Em nota conjunta, as assessorias de imprensa do PSDB-MG e do PP-MG, partidos que comandavam o Estado à época da “estatização”, negaram que Minas tenha tido prejuízo, já que o governo “não investiu diretamente dinheiro público do Tesouro nos projetos”, que foram feitos pela Codemig e pela Copasa “de acordo com critérios técnicos e com os objetivos das empresas”.

Segundo a nota, ao contrário do que disse o ex-presidente da subsidiária Ronaldo Vasconcellos, nenhum dos equipamentos adquiridos ficou sem utilização no período.

Em relação ao relatório feito pela consultoria, em 2006, os partidos esclarecem que, inicialmente, o governo tinha a concepção de que seria possível manter as fábricas em produção com pequenos ajustes e reparos no maquinário existente. “Descobriu-se posteriormente que a deterioração decorrente da falta de manutenção por parte do concessionário anterior, o prazo de validade e as exigências dos órgãos de vigilância sanitária e de mercado demonstraram que não seria possível ter um mínimo de competitividade sem a total modernização das fábricas”.
Copasa e Codemig se negam a detalhar dados
Apesar dos dados constantes em relatórios obtidos pela reportagem, o volume total de investimento e de prejuízo, que pode ser maior que o apurado, não foi informado pela Codemig, atual mantenedora do negócio, nem pela Copasa, ex-controladora.

A Codemig, dona da subsidiária CodeÁguas, se recusou a detalhar os dados, alegando que seu pronunciamento já estava presente no relatório apresentado em resposta a um questionamento apresentado em uma consulta pública na Assembleia Legislativa de Minas gerais. A estatal afirmou que questionamentos sobre gastos no projeto deveriam ser feitos à Copasa. Procurada, a empresa de saneamento retribuiu a resposta após uma semana de tentativas: disse que a demanda deveria ser feita à Codemig.


Limitações da gestão pública criam entrave

A incapacidade do Estado de competir no mercado com a iniciativa privada é apontada pelo ex-presidente da AGMM Ronaldo Vasconcellos como o principal motivo para o fracasso do projeto. É também o grande obstáculo para a retomada da atividade, agora nas mãos da CodeÁguas, subsidiária criada pela Codemig em 2016 para o negócio.

“É uma coisa importante para a cultura e o turismo regional, mas não podemos achar que é papel do Estado fazer envase de água. Não tem como competir com a iniciativa privada neste quesito. É muita burocracia, qualquer compra pequena é uma licitação. E como você vai negociar com representantes, fornecedores e vendedores? O Estado não tem poder de negociação”, argumenta. “Buscamos ajuda de consultorias conceituadas, analisamos tudo. O que dava pra fazer, foi feito”, diz Vasconcellos.

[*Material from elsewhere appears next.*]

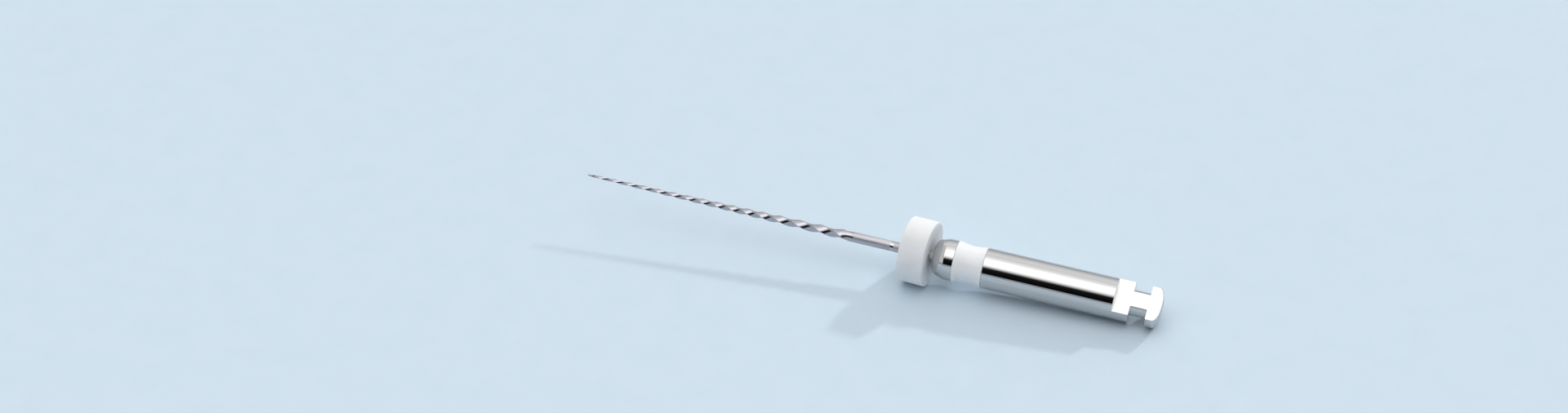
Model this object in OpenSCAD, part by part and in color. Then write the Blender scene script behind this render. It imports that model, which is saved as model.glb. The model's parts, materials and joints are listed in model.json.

De acordo a Codemig, entre 2008 e 2015, no período de exploração pela Copasa, a AGMM acumulou um prejuízo de mais de R$ 92 milhões. Apesar do grande investimento em maquinário, o volume anual envasado nunca passou de 4 milhões de litros anuais – números consideravelmente menores que os registrados no auge da exploração da SuperÁgua, que operou no local entre 1981 e 2005: 47 milhões de litros.

Por conta do prejuízo causado, a AGMM foi desfeita em abril de 2016 e o contrato de exploração dos recursos retornou à Codemig, por meio da CodeÁguas. Em relatório divulgado no início de março passado, a Codemig afirma que, ao assumir o controle da estrutura, “deparou-se com fábrica, máquinas e equipamentos em mau estado de conservação”, fato que demandou novo investimento de quase R$ 500 mil.

Em oito meses (de abril a dezembro de 2016), a CodeÁguas registrou um prejuízo de R$ 1,7 milhão, mesmo reduzindo o número de empregados pela metade. No desmanche da AGMM, a Codemig repassou R$ 22 milhões para o pagamento de títulos de indenização de ativos.

No mesmo relatório, a Codemig apresenta explicações semelhantes às de Vasconcellos para o prejuízo causado. “Para que as marcas sejam competitivas no mercado, é imprescindível que haja ampla distribuição e efetiva penetração em grandes redes. Sendo uma empresa pública, seus processos de compra e venda são regidos pela Lei de Licitações, o que restringe sua operação ao reduzir significativamente a competitividade e a agilidade necessárias ao atendimento de seus clientes. A simples aquisição de insumos, serviços e peças se mostrou tarefa desafiadora quando aplicadas as regras e engessamento próprios da sistemática de licitação”, diz o documento.